Le statistiche sulla società e le comunità LGBT
Un’indagine statistica dell’Organizzazione per la cooperazione e lo sviluppo economico (OCSE) del 2019 dimostra che il livello di accettazione dell’omosessualità in Italia è tra i peggiori rispetto alla media dei paesi OCSE. Inoltre, solo il 37% degli intervistati voterebbe per una persona transgender o transessuale per ricoprire una posizione politica elevata.
I dati rivelano che queste discriminazioni si ripercuotono sull’ambito lavorativo. A parità di curriculum vitae, i candidati italiani omosessuali hanno circa il 30% di probabilità in meno di essere chiamati per un colloquio di lavoro rispetto ai candidati italiani eterosessuali.
I dati del servizio di supporto telefonico per persone LGBTQIA+, Gay Help Line, mostrano che nel 2019 si sono registrati circa 20.000 contatti per denunciare discriminazioni, aggressioni o allontanamento dalla casa familiare da parte dei genitori.
Discriminazioni che nel 2020, durante l’isolamento da Covid-19, si sono accentuate. Da una nuova ricerca è dimostrato che in media una persona su tre ha subito episodi di discriminazione da parte delle persone con cui vive, come battute offensive, isolamento o violenze. Il 15,7% di entità grave.

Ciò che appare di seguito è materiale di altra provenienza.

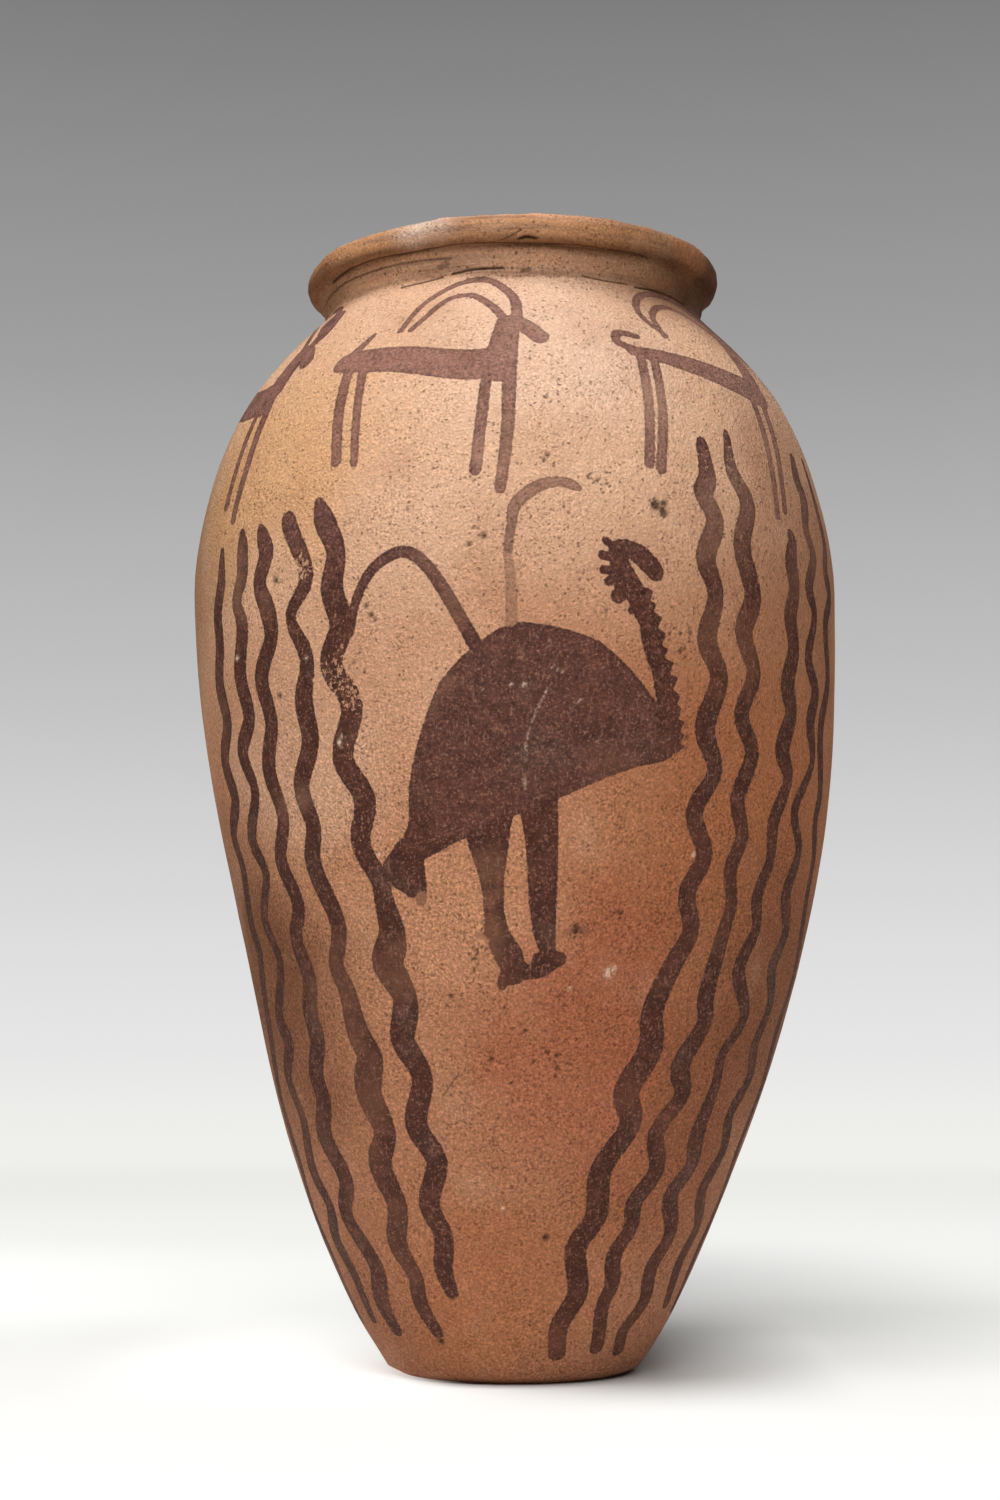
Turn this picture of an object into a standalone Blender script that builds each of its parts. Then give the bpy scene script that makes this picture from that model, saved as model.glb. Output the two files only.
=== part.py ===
"""A tall painted pottery jar, coil built by hand: one hollow body of fired marl clay.

Metres, +Z up. The origin is the middle of the underside, and the painted bird faces -Y.
"""

import math

import bmesh
import bpy

# Heights above the ground and radii of the outside.
HEIGHT = 0.2900
NECK_HEIGHT = 0.0165
NECK_RADIUS = 0.0506
BELLY_HEIGHT = 0.1960
BELLY_RADIUS = 0.0845
FOOT_RADIUS = 0.0312
FOOT_ROUNDING = 0.0022

# The rolled lip, and the groove that its underside leaves on the neck.
LIP_RADIUS = 0.0549
LIP_THICKNESS = 0.0089
LIP_DEPTH = 0.0092
GROOVE_DEPTH = 0.0032
NECK_HOLLOW = 0.0005

# The clay.
WALL = 0.0065
FLOOR = 0.0110
FLOOR_ROUNDING = 0.0120

# What the hand left: the belly sways to +X at mid height, and the lip rises towards +X.
SWAY = 0.0030
SWAY_HEIGHT = 0.1180
SWAY_SPREAD = 0.0550
LIP_RISE_DEG = 1.0

# The wall between foot and belly: share of the way up, share of the gain in radius.
LOWER_WALL_SHARES = (
    (0.03, 0.078),
    (0.09, 0.207),
    (0.20, 0.387),
    (0.35, 0.583),
    (0.52, 0.752),
    (0.70, 0.893),
    (0.86, 0.974),
)
# The shoulder between belly and neck: share of the way up, share of the loss in radius.
SHOULDER_SHARES = ((0.18, 0.018), (0.36, 0.098), (0.53, 0.214), (0.70, 0.400), (0.85, 0.660))

TURN_STEPS = 64
BODY_STEPS = 2
LIP_STEPS = 11
ROUNDING_STEPS = 3
CLAY_COLOUR = (0.55, 0.31, 0.18, 1.0)


def catmull_rom(points, steps):
    """A smooth curve through the points, with this many steps between each pair."""
    first = [2 * a - b for a, b in zip(points[0], points[1])]
    last = [2 * a - b for a, b in zip(points[-1], points[-2])]
    padded = [first, *points, last]
    curve = []
    for a, b, c, d in zip(padded, padded[1:], padded[2:], padded[3:]):
        for k in range(steps):
            t = k / steps
            curve.append(
                tuple(
                    0.5 * (2 * q + (r - p) * t)
                    + 0.5 * (2 * p - 5 * q + 4 * r - s) * t**2
                    + 0.5 * (3 * q - p - 3 * r + s) * t**3
                    for p, q, r, s in zip(a, b, c, d)
                )
            )
    return [*curve, tuple(points[-1])]


def rounded(start, corner, end):
    """The curve that rounds a corner, from just after its start to its end."""
    curve = []
    for k in range(1, ROUNDING_STEPS + 1):
        t = k / ROUNDING_STEPS
        shares = ((1 - t) ** 2, 2 * t * (1 - t), t**2)
        curve.append(tuple(sum(s * p[i] for s, p in zip(shares, (start, corner, end))) for i in (0, 1)))
    return curve


def crease():
    """Where the shoulder meets the neck."""
    return (NECK_RADIUS, HEIGHT - NECK_HEIGHT)


def body_outside(steps):
    """(radius, height) up the outside, from the foot's corner to the crease."""
    neck = crease()
    gain = BELLY_RADIUS - FOOT_RADIUS
    lower = [(FOOT_RADIUS + gain * share, BELLY_HEIGHT * up) for up, share in LOWER_WALL_SHARES]
    rise = neck[1] - BELLY_HEIGHT
    loss = BELLY_RADIUS - neck[0]
    upper = [(BELLY_RADIUS - loss * share, BELLY_HEIGHT + rise * up) for up, share in SHOULDER_SHARES]
    foot = (FOOT_RADIUS, 0.0)
    belly = (BELLY_RADIUS, BELLY_HEIGHT)
    return catmull_rom([foot, *lower, belly, *upper, neck], steps)


def neck_outside():
    """The neck between the crease and the groove under the lip, a little hollow."""
    groove = (LIP_RADIUS - GROOVE_DEPTH, HEIGHT - 0.85 * LIP_DEPTH)
    foot = crease()
    waist = (foot[0] - NECK_HOLLOW, foot[1] + 0.3 * (groove[1] - foot[1]))
    return [waist, groove]


def lip():
    """The rolled lip, from its underside on the outside over the top to its inner side."""
    middle = LIP_RADIUS - LIP_THICKNESS / 2
    height = HEIGHT - LIP_DEPTH / 2
    first, last = math.radians(-40), math.radians(200)
    points = []
    for k in range(LIP_STEPS + 1):
        turn = first + (last - first) * k / LIP_STEPS
        radius = middle + LIP_THICKNESS / 2 * math.cos(turn)
        points.append((radius, height + LIP_DEPTH / 2 * math.sin(turn)))
    return points


def underside(wall_point):
    """The rounded corner under the wall, and the flat underside to its middle."""
    corner = (FOOT_RADIUS, 0.0)
    lean = [b - a for a, b in zip(corner, wall_point)]
    size = math.hypot(*lean)
    start = tuple(a + FOOT_ROUNDING * d / size for a, d in zip(corner, lean))
    end = (FOOT_RADIUS - FOOT_ROUNDING, 0.0)
    return [start, *rounded(start, corner, end), (end[0] / 2, 0.0), (0.0, 0.0)]


def inside():
    """(radius, height) up the inside, from the middle of the floor to the inner neck."""
    outside = body_outside(1)
    wall = []
    for below, here, above in zip(outside, outside[1:], outside[2:]):
        across, up = above[0] - below[0], above[1] - below[1]
        size = math.hypot(across, up)
        wall.append((here[0] - WALL * up / size, here[1] + WALL * across / size))
    wall = [p for p in wall if p[1] > FLOOR + FLOOR_ROUNDING / 2]
    low, above = wall[0], wall[1]
    lean = (above[0] - low[0]) / (above[1] - low[1])
    corner = (low[0] - lean * (low[1] - FLOOR), FLOOR)
    flat = (corner[0] - FLOOR_ROUNDING, FLOOR)
    floor = [(0.0, FLOOR), (flat[0] / 2, FLOOR), flat]
    neck = crease()
    return [*floor, *rounded(flat, corner, low), *wall[1:], (neck[0] - WALL, neck[1])]


def profile():
    """The whole section at +X: up the inside, over the lip and down the outside."""
    body = body_outside(BODY_STEPS)[1:]
    outside = [*reversed(lip()), *reversed(neck_outside()), *reversed(body)]
    return [*inside(), *outside, *underside(body[0])]


def turned(name, points):
    """A mesh object turned from a profile of (radius, height) points round Z."""
    section = bmesh.new()
    corners = [section.verts.new((radius, 0.0, height)) for radius, height in points]
    for a, b in zip(corners, corners[1:]):
        section.edges.new((a, b))
    mesh = bpy.data.meshes.new(name + "_section")
    section.to_mesh(mesh)
    section.free()
    guide = bpy.data.objects.new(name + "_section", mesh)
    bpy.context.scene.collection.objects.link(guide)
    screw = guide.modifiers.new("Turn", "SCREW")
    screw.steps = screw.render_steps = TURN_STEPS
    screw.use_merge_vertices = True
    screw.merge_threshold = 0.00001
    bpy.context.view_layer.update()
    evaluated = guide.evaluated_get(bpy.context.evaluated_depsgraph_get())
    solid = bpy.data.objects.new(name, bpy.data.meshes.new_from_object(evaluated))
    solid.data.name = name
    bpy.data.objects.remove(guide)
    return solid


def sway(height):
    """How far the wall stands towards +X at this height."""
    return SWAY * math.exp(-(((height - SWAY_HEIGHT) / SWAY_SPREAD) ** 2))


def shape_by_hand(mesh):
    """Moves the turned wall off true, as it stands on the real jar. The underside stays flat."""
    rise = math.tan(math.radians(LIP_RISE_DEG))
    for vertex in mesh.vertices:
        x, y, z = vertex.co
        share = min(max((z - HEIGHT + NECK_HEIGHT) / NECK_HEIGHT, 0.0), 1.0)
        eased = share * share * (3 - 2 * share)
        vertex.co = (x + sway(z) - sway(0), y, z + rise * x * eased)


def clay():
    """Fired marl clay, buff to orange."""
    material = bpy.data.materials.new("fired_clay")
    material.use_nodes = True
    shader = material.node_tree.nodes["Principled BSDF"]
    shader.inputs["Base Color"].default_value = CLAY_COLOUR
    shader.inputs["Roughness"].default_value = 0.8
    shader.inputs["Metallic"].default_value = 0.0
    return material


def main():
    for old in list(bpy.data.objects):
        bpy.data.objects.remove(old)
    collection = bpy.data.collections.new("painted_pottery_jar")
    bpy.context.scene.collection.children.link(collection)
    jar = turned("jar", profile())
    shape_by_hand(jar.data)
    jar.data.shade_smooth()
    jar.data.materials.append(clay())
    collection.objects.link(jar)


main()
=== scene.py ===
import math

import bpy
import numpy as np
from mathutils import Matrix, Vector, noise


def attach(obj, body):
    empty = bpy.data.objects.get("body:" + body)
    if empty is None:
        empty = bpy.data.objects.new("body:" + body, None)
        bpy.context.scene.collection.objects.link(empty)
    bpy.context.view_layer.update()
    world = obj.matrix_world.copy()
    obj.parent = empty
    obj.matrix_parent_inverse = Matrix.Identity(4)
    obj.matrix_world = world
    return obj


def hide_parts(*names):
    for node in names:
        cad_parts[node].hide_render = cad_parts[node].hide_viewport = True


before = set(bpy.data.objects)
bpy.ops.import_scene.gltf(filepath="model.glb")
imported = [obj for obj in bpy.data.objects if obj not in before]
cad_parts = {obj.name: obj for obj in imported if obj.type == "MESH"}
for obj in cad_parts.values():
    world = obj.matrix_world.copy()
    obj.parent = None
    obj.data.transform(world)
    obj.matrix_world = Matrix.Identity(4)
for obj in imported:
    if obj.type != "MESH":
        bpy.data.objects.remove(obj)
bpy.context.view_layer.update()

MM = 0.001
columns = np.column_stack

# The jar's sizes, in metres, as in its CAD source.
HEIGHT = 0.2900
NECK_HEIGHT = 0.0165
NECK_RADIUS = 0.0506
BELLY_HEIGHT = 0.1960
BELLY_RADIUS = 0.0845
FOOT_RADIUS = 0.0312
FOOT_ROUNDING = 0.0022
LIP_RADIUS = 0.0549
LIP_THICKNESS = 0.0089
LIP_DEPTH = 0.0092
LIP_ROLL_DEG = (-40, 200)
GROOVE_DEPTH = 0.0032
NECK_HOLLOW = 0.0005
WALL = 0.0065
FLOOR = 0.0110
FLOOR_ROUNDING = 0.0120
SWAY = 0.0030
SWAY_HEIGHT = 0.1180
SWAY_SPREAD = 0.0550
LIP_RISE_DEG = 1.0
LOWER_WALL_SHARES = (
    (0.03, 0.078),
    (0.09, 0.207),
    (0.20, 0.387),
    (0.35, 0.583),
    (0.52, 0.752),
    (0.70, 0.893),
    (0.86, 0.974),
)
SHOULDER_SHARES = ((0.18, 0.018), (0.36, 0.098), (0.53, 0.214), (0.70, 0.400), (0.85, 0.660))

# The fineness of the skin, in metres: the spacing of its rows, and its columns.
COLUMNS = 112
BODY_ROW = 0.0046
LIP_ROW = 0.0015
INSIDE_ROW = 0.0120
FIRST_ROW = 0.0005

# The camera stood 0.69 m in front of the jar, low, and looked a little up.
CAMERA_PLACE = (-0.00347, -0.6946, 0.0824)
CAMERA_PITCH_DEG = 6.42
CAMERA_LENS_MM = 63.45


def new_object(name, data):
    """An object in the scene with this mesh, lamp or camera."""
    made = bpy.data.objects.new(name, data)
    bpy.context.scene.collection.objects.link(made)
    return made


# The section


def catmull_rom(points, steps):
    """A smooth curve through the points, with this many steps between each pair."""
    first = [2 * a - b for a, b in zip(points[0], points[1])]
    last = [2 * a - b for a, b in zip(points[-1], points[-2])]
    padded = np.array([first, *points, last], float)
    curve = []
    for p, q, r, s in zip(padded, padded[1:], padded[2:], padded[3:]):
        for t in np.arange(steps) / steps:
            curve.append(
                q
                + 0.5 * (r - p) * t
                + 0.5 * (2 * p - 5 * q + 4 * r - s) * t**2
                + 0.5 * (3 * q - p - 3 * r + s) * t**3
            )
    return [*curve, padded[-2]]


def rounded(start, corner, end, steps=8):
    """The curve that rounds a corner, from start to end."""
    start, corner, end = (np.array(p, float) for p in (start, corner, end))
    shares = np.linspace(0, 1, steps + 1)
    return [(1 - t) ** 2 * start + 2 * t * (1 - t) * corner + t**2 * end for t in shares]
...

Tra i minori di 18 anni, il 77,53% ha problemi di accettazione e supporto da parte delle persone con cui vive. Il 52,08% delle persone trans ha subito episodi di discriminazione medio-gravi e il 20% di entità grave.
La proposta di legge Zan adotta un approccio programmatico per quanto riguarda l’impatto socioculturale. Pratico, invece, nella tutela diretta dalle violenze, tramite l’estensione dell’elenco dei soggetti vulnerabili della Legge Mancino.